Some hint that this is exactly what the government will claim came in the most significant document released Tuesday by the Administration.  It was a letter by four members of President Obama’s Cabinet and his national intelligence director to Illinois Gov. Pat Quinn, informing him of Obama’s decision to “proceed with the acquisition of the facility in ‘Thomson.”  The full letter can be read here.

“The Federal government has broad authority under current law,” the officials said, “to detain individuals during removal proceedings and pending the execution of final removal orders.”  That is a clear reference to immigration law authority.  The word “removal” is the technical term now used for deportation.  Thus, the letter sent the message that Guantanamo prisoners not being tried for war crimes would remain detained while deportation review went forward, and until actual deportation occurred.

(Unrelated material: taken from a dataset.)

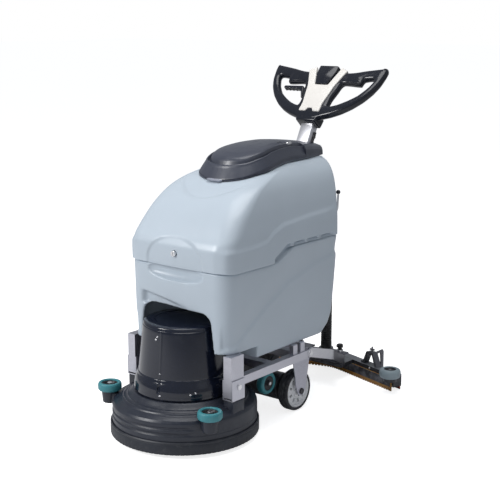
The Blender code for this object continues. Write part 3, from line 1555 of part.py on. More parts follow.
def lift_lever():
    """The bent rod with a ball that raises the squeegee, on the upper tank's rear wall."""
    wall = rear_wall(LEVER_X, TANK_REAR_Y)
    out = wall + 0.026
    line = [
        (LEVER_X, wall - 0.018, LEVER_Z),
        (LEVER_X, wall + 0.016, LEVER_Z),
        (LEVER_X, out - 0.003, LEVER_Z + 0.003),
        (LEVER_X, out, LEVER_Z + 0.010),
        (LEVER_X, out + 0.003, LEVER_Z + LEVER_LEN - LEVER_BALL_R - GAP + 0.0003),
    ]
    arm = pipe("lift_lever", line, LEVER_ROD_R, stainless(), 2)
    seat_origin(arm, (LEVER_X, wall, LEVER_Z))
    centre = (LEVER_X, out + 0.003, LEVER_Z + LEVER_LEN + 0.0006)
    profile = []
    for k in range(9):
        a = math.radians(90 - 22.5 * k)
        profile.append((abs(LEVER_BALL_R * math.cos(a)) if 0 < k < 8 else 0, LEVER_BALL_R * math.sin(a)))
    ball = turned("lever_ball", profile, black_gloss(), centre, steps=16)
    under(arm, ball)
    return arm


# --- the whole machine ---------------------------------------------------------------------------


def build():
    global parts
    clear_scene()
    parts = bpy.data.collections.new("floor_scrubber")
    bpy.context.scene.collection.children.link(parts)

    shell = deck_shell()
    seat_origin(shell, (0, 0, DECK_PIVOT_Z))
    under(shell, deck_skirt(), motor_cover(), brush_motor(), seat_origin(brush(), (0, 0, 0)))
    chassis_frame()
    for name, side in SIDES:
        roller, pin = guard_roller(name, side)
        under(shell, roller, pin, deck_clevis(name, side))
        pivot_bolt(name, side)
        fork_plate(name, side)
        wheel(name, side)
        battery(name, side)
        arm_pin(name, side)
    drive_unit()
    idler()
    solution_tank()
    hose_socket()
    suction_hose()

    tank = recovery_tank()
    seat_origin(tank, (0, TANK_REAR_Y, HINGE_Z))
    stem = column()
    handle = handle_loop()
    under(tank, rear_cover(), stem, handle, lid(), key_lock(), vacuum_motor(), float_strainer(), lift_lever())
    under(tank, handle_cover(), control_housing(), display(), finger_lever(), handle_cable())
    under(tank, button("left", -1), button("right", 1))

    arm = squeegee_arm()
    amber = material("amber_rubber", (0.50, 0.24, 0.04), 0.45)
    red = material("red_rubber", (0.45, 0.04, 0.04), 0.45)
    under(arm, squeegee_body(), blade("blade_front", -1, amber), blade("blade_rear", 1, red))
    for name, side in SIDES:
        strap, roller = caster(name, side)
        under(arm, end_roller(name, side), strap, roller, knob(name, side))

    for obj in parts.objects:
        if obj.parent is None:
            obj.location.y -= MID_Y


build()
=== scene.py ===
"""A walk-behind floor scrubber: the looks of the machine, piece by piece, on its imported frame.

Metres, +Z up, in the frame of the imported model. The machine drives towards -Y.
"""

import math

import bmesh
import bpy
from mathutils import Matrix, Vector


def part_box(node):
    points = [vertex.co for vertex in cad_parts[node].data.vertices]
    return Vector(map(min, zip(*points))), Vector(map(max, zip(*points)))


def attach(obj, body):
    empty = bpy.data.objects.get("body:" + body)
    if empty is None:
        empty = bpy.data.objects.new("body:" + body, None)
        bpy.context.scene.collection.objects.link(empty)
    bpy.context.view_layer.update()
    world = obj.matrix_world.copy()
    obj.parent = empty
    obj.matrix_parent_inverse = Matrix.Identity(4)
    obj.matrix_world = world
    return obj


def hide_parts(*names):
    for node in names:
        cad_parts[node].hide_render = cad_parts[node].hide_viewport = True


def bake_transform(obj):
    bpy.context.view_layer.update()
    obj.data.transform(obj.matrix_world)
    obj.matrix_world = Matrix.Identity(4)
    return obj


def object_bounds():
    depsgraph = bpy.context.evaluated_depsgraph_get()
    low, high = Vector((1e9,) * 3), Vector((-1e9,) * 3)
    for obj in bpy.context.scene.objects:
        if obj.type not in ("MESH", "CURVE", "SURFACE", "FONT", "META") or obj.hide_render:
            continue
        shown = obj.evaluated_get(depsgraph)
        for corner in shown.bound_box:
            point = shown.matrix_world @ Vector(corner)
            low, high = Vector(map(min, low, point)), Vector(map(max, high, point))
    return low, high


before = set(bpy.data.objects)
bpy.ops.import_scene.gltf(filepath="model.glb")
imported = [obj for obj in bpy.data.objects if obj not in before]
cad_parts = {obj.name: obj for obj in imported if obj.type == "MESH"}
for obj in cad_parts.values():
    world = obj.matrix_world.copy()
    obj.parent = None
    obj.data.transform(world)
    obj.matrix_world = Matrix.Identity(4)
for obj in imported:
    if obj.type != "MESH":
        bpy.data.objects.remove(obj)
cad_low, cad_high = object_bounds()

# --- Camera -------------------------------------------------------------------------------------
# A long lens from the front right, a little above the lid, level with the horizon.

brush_low, brush_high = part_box("brush_plate")
AXIS_Y = (brush_low[1] + brush_high[1]) / 2  # the brush axis

camera_data = bpy.data.cameras.new("camera")
camera_data.lens = 79.05
camera_data.sensor_width = 36.0
camera_data.clip_end = 100.0
camera = bpy.data.objects.new("camera", camera_data)
camera.location = (2.174, AXIS_Y - 2.393, 1.2695)
camera.rotation_euler = (math.radians(77.87), 0.0, math.radians(38.68))
bpy.context.collection.objects.link(camera)
bpy.context.scene.camera = camera
bpy.context.scene.view_settings.view_transform = "Standard"


# --- Suction hose -------------------------------------------------------------------------------
# The black ribbed hose that carries dirty water from the squeegee's port up to the tank's rear
# wall. It is one moulded rubber tube with a rib at every turn, pushed over a spigot at each end.


def row(x, y, z):
    """A place that is measured from the brush axis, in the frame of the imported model."""
    return Vector((x, y + AXIS_Y, z))


def node(tree, kind, out=None, sockets=(), **settings):
    """Adds a node and gives its output socket. An input is linked to a socket, or else set to a value."""
    made = tree.nodes.new(kind if "Node" in kind else "ShaderNode" + kind)
    for key, value in settings.items():
        setattr(made, key, value)
    for key, value in dict(sockets).items():
        if isinstance(value, bpy.types.NodeSocket):
            tree.links.new(value, made.inputs[key])
        else:
            made.inputs[key].default_value = value
    return made.outputs[out] if out else made.outputs


def shader_group(name, inputs, outputs):
    """An empty shader node group, with the sockets that bring values in and take them out."""
    tree = bpy.data.node_groups.new(name, "ShaderNodeTree")
    for label, value in inputs.items():
        kind = {4: "Color", 3: "Vector"}[len(value)] if isinstance(value, tuple) else "Float"
        socket = tree.interface.new_socket(label, in_out="INPUT", socket_type="NodeSocket" + kind)
        socket.default_value = value
    for label, kind in outputs.items():
        tree.interface.new_socket(label, in_out="OUTPUT", socket_type="NodeSocket" + kind)
    return tree, tree.nodes.new("NodeGroupInput").outputs, tree.nodes.new("NodeGroupOutput").inputs


def link_all(tree, inputs, sockets):
    """Links each socket to the input of that name."""
    for label, socket in sockets.items():
        tree.links.new(socket, inputs[label])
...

The Uighurs’ lawyers spent much of their own merits brief, filed Dec. 4, elaborating on a basic argument that is vital to their challenge. “This has never been an immigration case,” the brief said. The Uighurs only sought release from prison, into the U.S.  They should “remain at large,” the brief contended, until their resettlement elsewhere is resolved.

They are making that argument to counter the D.C. Circuit Court’s ruling that their case was only an immigration case, making it one that is subject to the sole authority of the President and Congress, without judicial interference, to decide who can come to the U.S.   The Administration has defended the Circuit Court’s view that the Uighurs’ case is, in fact, all about immigration authority.

From the perspective of the Uighurs and their lawyers, the case is only about constitutional law: does the constitutional right to challenge their confinement — a right given them by the Supreme Court in Boumediene v. Bush in 2008 — carry with it a right to actual release, and the opportunity to be released into the U.S. if resettlement elsewhere cannot be promptly arranged?

There is another passage in the officials’ letter to the Illinois governor that spelled out what the Administration intends about such a release.  “The President,” it said, “has no intention of releasing any detainees in the United States.”  And it added that current law adoped by Congress “effectively bars the release of the Guantanamo detainees on U.S. soil.”

In the background briefings provided for some reporters by an official identified in press accounts only as “a senior administration official,” that official was quoted as saying that detainees put in the Illinois facility would continue to be able to challenge their detention through habeas petitions. It is unknown whether that official explained how habeas would work in the immigration context.  Would it be the same as federal judges have developed it in the constitutional context mandated by the Supreme Court’s Boumediene decision?  Is release into the U.S. population a remedy in the immigration context, in the face of the President’s insistence that there would be no such release?

The Boumediene decision did not spell out what rights, if any, Guantanamo detainees would have, beyond the basic right to bring a habeas challenge.   That, of course, is one of the core issues in the new Kiyemba case.   It is unclear, at this point, whether the constitutional equation changes if detainees are no longer in an offshore prison, in Cuba, but become housed within U.S. borders.

The administration official’s concession that habeas rights would continue provided a partial answer.  That official also said that any detainees held “long term” at the Illinois prison would have a right to “periodic review” of their status. Would that be a constitutional guarantee, or something less than that?

Examining the uncertainties that could now flow from relocation of detainees to the mainland leads to the prospect that the Administration would suggest to the Court that the Uighurs’ case has become immersed in new legal complexity, and thus may need some initial sorting out in lower courts first.

If that happened, it would not be the first time that, on the eve of a Supreme Court review of a war-on-terrorism case, the government avoided that review by changing the circumstances of the prisoners involved.  That happened in both the al-Marri and Padilla cases earlier.

If the government were to suggest that in the Kiyemba case, there is no doubt the detainees’ lawyers would energetically resist, very likely contending that the case should go forward as it now is, as a straightforward sequel to Boumediene on the scope of habeas rights for individuals held without prosecution for any crimes.